BILLY JOEL - LONDON 1990
August 19, 2015 – 12:49 pmClick on the panels for a better view or to download jpg artwork.
BILLY JOEL
London 1990 [no label, 2CD]
Live at Wembley Stadium, London, UK; May 26, 1990. Very good FM broadcast.
Storm Front (1989) was Billy Joel’s 11th studio album featuring the hits We Didn’t Start The Fire, Leningrad and I Go To Extremes.
Rolling Stone review:
On Storm Front, Billy Joel throws off pop complacency for an angry, committed - and often moving - exploration of life in modern America. Defining the album’s theme of lost innocence is a core of songs that evokes the desperate disorientation that has suffused American consciousness over the past decade. Storm Front’s aggressive tone is immediately established by the surging slide guitar and growling blues harp that kick off “That’s Not Her Style,” the record’s opening track. But the album gets down to business with its second cut, “We Didn’t Start the Fire.”
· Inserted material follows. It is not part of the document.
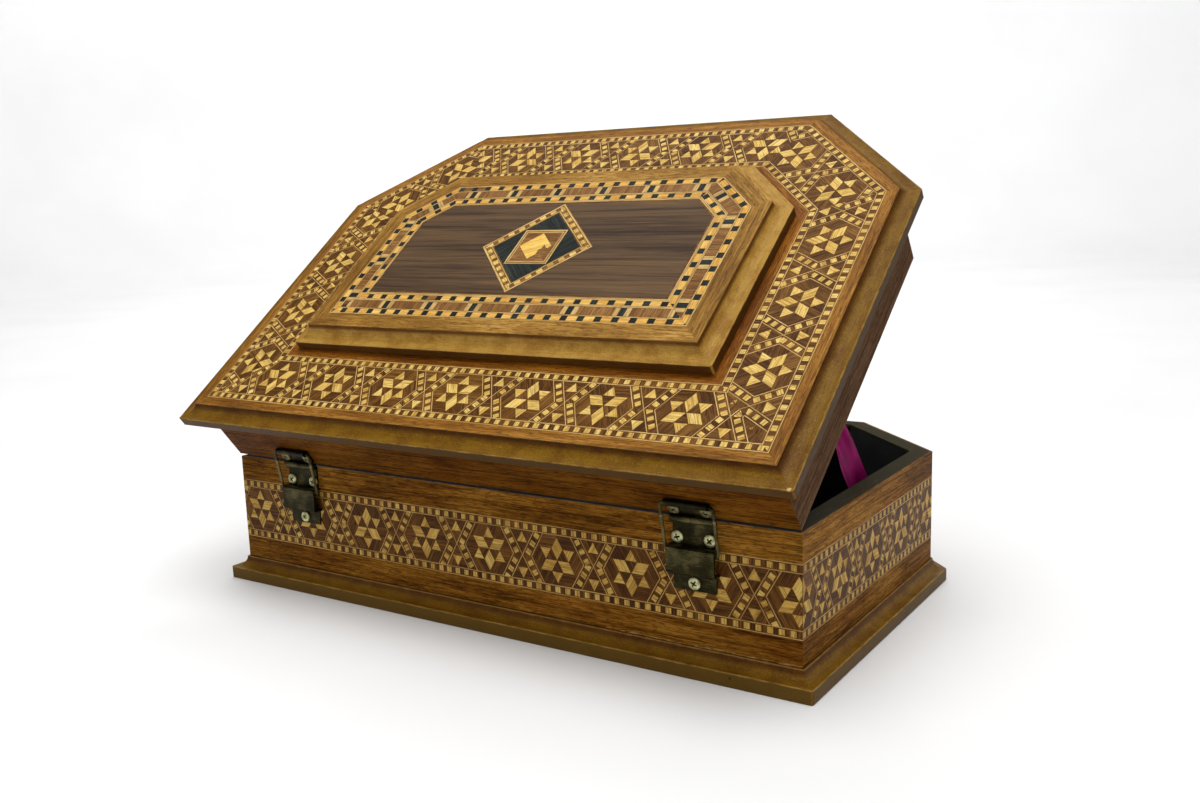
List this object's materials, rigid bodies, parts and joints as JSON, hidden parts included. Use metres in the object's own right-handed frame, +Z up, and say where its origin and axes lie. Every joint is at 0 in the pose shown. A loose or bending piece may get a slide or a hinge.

Storm Front’s propulsive first single, “We Didn’t Start the Fire,” sounds the alarm on a society that has lost its moral center and is spinning out of control. The broad cultural sweep of “We Didn’t Start the Fire” finds a personal focus in the record’s next track, “The Downeaster ‘Alexa’.” The song tells a haunting tale about a Long Island fisherman who cannot provide for his family because government regulations have crippled his livelihood. With its slow, martial beat and plaintive, gull-like violin squalls, “Alexa” casts a dreamlike image of a wrecked man “trolling Atlantis,” navigating a lost world. The song reaches an aching climax when, stirred by the memory of his fisherman father, the man cries aloud, lamenting the death of his family legacy. That Joel’s daughter is named Alexa Ray only heightens the song’s resonance.
Joel’s other protagonists experience vague frustrations and longings. The character in the hard-driving “I Go to Extremes” futilely tries to account to his girlfriend for his inconsistent moods and wavering confidence. The lover in “Shameless” sings with perverse pride about his enslavement to his woman’s affections, while his swaggering alter ego in “Storm Front” disowns domestic bliss and sets sail on a sea of temptation… Musically, Storm Front struts with insistent rock & roll authority… And, as the final word on an album that takes a serious look at a troubled world, it reflects the hard-earned wisdom of a no longer innocent man.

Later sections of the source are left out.